>> BEGIN Given records

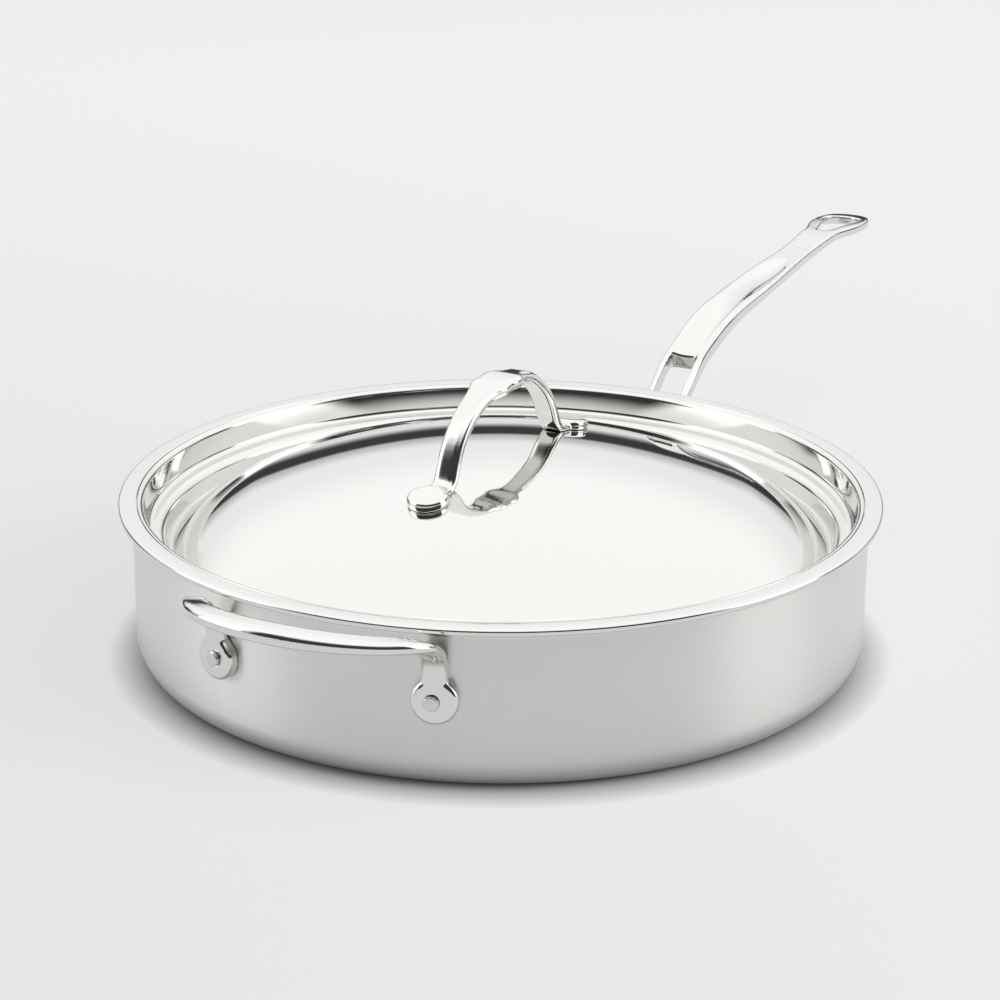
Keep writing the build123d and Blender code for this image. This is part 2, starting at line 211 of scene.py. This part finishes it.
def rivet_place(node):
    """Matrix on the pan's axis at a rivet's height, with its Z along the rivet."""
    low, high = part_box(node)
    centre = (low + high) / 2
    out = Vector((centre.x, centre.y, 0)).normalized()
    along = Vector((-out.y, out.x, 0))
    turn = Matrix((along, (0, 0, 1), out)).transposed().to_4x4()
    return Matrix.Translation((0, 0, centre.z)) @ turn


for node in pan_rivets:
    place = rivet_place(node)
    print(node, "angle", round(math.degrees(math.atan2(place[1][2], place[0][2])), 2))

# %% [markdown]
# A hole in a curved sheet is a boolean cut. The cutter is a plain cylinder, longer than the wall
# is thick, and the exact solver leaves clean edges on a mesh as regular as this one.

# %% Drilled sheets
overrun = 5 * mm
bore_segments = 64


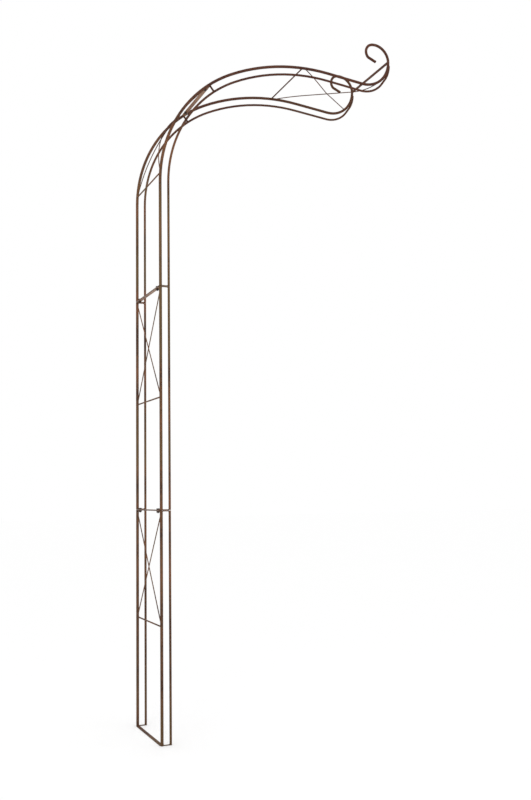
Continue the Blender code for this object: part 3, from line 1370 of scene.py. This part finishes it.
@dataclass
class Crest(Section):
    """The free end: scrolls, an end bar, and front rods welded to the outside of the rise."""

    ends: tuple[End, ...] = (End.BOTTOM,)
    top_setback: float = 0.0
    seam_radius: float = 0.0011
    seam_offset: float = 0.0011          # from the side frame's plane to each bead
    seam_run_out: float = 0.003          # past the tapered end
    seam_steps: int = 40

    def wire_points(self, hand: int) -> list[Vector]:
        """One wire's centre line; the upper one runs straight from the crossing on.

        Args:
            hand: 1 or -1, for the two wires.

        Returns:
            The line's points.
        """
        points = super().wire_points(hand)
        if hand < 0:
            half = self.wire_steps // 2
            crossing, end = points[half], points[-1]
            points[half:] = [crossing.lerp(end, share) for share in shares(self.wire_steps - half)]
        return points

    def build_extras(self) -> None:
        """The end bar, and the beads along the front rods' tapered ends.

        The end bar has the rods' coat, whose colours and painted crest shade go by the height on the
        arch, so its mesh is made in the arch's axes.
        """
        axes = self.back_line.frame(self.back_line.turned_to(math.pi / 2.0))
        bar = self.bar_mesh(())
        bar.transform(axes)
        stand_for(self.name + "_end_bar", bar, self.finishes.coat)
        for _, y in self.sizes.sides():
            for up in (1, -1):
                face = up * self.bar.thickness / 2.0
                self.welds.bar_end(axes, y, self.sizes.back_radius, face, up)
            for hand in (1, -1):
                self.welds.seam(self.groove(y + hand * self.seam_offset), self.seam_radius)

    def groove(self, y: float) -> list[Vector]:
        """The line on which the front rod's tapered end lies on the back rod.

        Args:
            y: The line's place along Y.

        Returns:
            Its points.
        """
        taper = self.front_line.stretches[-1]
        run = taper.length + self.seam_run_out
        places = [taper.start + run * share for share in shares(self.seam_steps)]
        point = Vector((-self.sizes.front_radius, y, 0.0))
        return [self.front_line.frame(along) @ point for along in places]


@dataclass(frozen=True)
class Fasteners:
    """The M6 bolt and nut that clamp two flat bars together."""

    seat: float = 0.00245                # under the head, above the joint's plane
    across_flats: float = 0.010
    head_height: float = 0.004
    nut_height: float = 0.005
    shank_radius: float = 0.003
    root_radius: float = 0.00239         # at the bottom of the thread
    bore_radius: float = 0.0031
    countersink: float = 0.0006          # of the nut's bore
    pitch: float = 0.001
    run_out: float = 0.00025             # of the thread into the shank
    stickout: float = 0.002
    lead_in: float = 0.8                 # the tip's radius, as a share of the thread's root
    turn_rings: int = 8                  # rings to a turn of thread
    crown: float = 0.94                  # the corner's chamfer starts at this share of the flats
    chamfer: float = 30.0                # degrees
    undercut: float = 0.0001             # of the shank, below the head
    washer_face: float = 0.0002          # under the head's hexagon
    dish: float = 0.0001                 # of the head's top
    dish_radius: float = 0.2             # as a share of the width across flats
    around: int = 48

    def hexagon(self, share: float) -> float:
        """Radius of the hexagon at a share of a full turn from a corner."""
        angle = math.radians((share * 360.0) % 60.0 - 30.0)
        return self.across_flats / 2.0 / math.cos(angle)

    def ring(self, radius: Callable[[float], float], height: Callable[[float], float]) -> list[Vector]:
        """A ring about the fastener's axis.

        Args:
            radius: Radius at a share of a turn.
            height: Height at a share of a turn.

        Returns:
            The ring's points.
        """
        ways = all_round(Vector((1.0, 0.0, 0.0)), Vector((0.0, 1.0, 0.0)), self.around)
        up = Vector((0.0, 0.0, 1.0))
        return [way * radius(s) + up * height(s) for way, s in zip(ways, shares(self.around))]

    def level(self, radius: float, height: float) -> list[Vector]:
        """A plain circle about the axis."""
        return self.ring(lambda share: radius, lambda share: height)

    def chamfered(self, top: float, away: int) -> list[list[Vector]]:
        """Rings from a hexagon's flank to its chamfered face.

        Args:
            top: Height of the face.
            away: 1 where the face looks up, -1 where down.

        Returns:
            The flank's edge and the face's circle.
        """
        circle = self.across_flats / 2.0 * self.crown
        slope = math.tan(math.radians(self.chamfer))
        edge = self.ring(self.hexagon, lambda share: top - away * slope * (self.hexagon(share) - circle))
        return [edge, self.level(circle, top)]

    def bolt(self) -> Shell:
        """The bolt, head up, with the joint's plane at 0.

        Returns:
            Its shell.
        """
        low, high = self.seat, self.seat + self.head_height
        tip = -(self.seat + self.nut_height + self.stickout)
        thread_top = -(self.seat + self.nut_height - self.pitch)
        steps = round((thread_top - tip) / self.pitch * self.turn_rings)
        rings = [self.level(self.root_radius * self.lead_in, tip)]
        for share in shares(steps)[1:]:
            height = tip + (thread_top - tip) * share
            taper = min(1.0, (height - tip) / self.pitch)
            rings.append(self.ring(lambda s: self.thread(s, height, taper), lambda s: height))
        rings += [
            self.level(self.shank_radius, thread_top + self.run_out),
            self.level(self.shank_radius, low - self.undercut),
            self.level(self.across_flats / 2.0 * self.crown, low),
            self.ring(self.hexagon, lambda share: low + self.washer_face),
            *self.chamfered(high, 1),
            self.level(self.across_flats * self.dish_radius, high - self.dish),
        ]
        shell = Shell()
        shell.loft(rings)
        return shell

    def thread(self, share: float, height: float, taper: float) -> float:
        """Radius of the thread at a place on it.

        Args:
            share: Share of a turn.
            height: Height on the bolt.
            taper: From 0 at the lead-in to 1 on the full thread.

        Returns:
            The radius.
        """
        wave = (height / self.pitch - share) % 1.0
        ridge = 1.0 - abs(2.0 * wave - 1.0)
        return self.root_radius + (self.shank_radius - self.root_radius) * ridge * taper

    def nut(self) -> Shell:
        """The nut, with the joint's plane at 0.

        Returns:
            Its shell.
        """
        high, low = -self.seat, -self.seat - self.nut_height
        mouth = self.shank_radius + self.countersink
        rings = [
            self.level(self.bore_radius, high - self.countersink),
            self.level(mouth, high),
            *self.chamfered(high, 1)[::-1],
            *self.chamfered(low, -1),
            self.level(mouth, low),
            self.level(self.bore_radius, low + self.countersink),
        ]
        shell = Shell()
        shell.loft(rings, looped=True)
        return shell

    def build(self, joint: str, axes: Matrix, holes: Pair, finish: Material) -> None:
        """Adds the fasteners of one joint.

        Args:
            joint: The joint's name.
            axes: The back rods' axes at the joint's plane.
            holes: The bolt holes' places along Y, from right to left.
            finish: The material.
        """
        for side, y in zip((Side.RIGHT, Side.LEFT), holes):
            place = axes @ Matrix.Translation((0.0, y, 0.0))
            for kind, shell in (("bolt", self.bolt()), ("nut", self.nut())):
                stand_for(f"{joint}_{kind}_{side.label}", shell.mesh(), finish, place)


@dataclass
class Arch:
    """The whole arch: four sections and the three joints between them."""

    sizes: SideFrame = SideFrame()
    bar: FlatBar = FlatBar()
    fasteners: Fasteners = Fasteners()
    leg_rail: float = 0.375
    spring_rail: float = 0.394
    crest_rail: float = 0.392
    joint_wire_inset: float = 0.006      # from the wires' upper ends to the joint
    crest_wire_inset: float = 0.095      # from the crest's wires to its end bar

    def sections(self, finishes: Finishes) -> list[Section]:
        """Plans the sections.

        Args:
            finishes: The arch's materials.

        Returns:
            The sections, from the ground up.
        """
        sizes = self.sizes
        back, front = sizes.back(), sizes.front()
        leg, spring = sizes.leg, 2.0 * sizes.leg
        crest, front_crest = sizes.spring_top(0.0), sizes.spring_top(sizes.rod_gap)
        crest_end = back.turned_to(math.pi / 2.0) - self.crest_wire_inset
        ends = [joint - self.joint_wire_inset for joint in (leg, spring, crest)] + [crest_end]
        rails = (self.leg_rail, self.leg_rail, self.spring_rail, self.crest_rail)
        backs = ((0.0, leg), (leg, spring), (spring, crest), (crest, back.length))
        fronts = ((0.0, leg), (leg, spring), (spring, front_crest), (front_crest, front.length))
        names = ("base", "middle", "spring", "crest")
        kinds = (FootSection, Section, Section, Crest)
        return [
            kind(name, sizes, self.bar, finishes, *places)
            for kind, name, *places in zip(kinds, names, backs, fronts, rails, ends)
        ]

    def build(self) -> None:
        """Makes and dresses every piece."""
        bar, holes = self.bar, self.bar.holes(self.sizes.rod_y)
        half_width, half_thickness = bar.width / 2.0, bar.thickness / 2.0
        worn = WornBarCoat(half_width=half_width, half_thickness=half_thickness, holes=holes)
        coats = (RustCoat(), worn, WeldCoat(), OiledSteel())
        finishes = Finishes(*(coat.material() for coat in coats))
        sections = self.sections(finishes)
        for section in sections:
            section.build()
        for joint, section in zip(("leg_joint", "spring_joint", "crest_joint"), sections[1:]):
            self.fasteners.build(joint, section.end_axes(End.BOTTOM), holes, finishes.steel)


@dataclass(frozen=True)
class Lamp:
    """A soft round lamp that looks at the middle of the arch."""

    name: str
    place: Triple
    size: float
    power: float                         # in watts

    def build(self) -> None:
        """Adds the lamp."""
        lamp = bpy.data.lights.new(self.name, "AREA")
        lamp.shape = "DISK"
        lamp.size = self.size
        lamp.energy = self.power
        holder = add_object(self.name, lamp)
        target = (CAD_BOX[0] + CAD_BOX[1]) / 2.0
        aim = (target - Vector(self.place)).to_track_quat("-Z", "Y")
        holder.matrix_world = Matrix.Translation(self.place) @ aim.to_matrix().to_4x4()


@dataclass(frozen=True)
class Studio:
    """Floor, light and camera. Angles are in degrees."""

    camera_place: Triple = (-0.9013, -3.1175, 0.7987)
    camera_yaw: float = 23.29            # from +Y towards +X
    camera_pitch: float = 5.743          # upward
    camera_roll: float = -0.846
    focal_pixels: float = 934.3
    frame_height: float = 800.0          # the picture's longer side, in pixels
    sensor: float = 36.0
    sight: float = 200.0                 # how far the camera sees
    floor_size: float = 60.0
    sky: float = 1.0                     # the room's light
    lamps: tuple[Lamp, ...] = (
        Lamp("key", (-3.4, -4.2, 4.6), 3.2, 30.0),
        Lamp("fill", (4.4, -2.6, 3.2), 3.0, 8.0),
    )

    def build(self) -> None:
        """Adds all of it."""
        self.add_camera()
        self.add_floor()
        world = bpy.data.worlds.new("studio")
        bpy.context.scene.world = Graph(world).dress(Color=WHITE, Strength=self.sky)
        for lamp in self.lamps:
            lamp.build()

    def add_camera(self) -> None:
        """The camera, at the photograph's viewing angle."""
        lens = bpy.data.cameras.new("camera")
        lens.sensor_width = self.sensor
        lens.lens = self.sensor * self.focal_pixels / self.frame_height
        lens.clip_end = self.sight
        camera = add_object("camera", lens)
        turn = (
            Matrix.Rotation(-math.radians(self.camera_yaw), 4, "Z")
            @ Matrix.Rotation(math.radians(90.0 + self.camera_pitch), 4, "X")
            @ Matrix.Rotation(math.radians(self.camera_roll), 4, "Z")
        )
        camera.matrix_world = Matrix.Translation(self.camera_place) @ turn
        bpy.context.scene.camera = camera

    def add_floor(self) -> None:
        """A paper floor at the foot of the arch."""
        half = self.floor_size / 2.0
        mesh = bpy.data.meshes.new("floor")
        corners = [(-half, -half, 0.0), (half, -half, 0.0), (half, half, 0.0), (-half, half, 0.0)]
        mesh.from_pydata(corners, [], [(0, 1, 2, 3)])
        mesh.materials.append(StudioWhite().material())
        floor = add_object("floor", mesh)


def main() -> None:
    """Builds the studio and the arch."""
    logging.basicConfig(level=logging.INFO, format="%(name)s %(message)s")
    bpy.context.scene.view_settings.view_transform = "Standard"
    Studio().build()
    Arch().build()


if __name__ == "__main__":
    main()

>> END Given records

Aim of the exercise. Output the section opening with the line that has "Continue the Blender" and closing with the line that has "rods' tapered ends.". Keep both end lines and leave out the rest.

Written solution.
Continue the Blender code for this object: part 3, from line 1370 of scene.py. This part finishes it.
@dataclass
class Crest(Section):
    """The free end: scrolls, an end bar, and front rods welded to the outside of the rise."""

    ends: tuple[End, ...] = (End.BOTTOM,)
    top_setback: float = 0.0
    seam_radius: float = 0.0011
    seam_offset: float = 0.0011          # from the side frame's plane to each bead
    seam_run_out: float = 0.003          # past the tapered end
    seam_steps: int = 40

    def wire_points(self, hand: int) -> list[Vector]:
        """One wire's centre line; the upper one runs straight from the crossing on.

        Args:
            hand: 1 or -1, for the two wires.

        Returns:
            The line's points.
        """
        points = super().wire_points(hand)
        if hand < 0:
            half = self.wire_steps // 2
            crossing, end = points[half], points[-1]
            points[half:] = [crossing.lerp(end, share) for share in shares(self.wire_steps - half)]
        return points

    def build_extras(self) -> None:
        """The end bar, and the beads along the front rods' tapered ends.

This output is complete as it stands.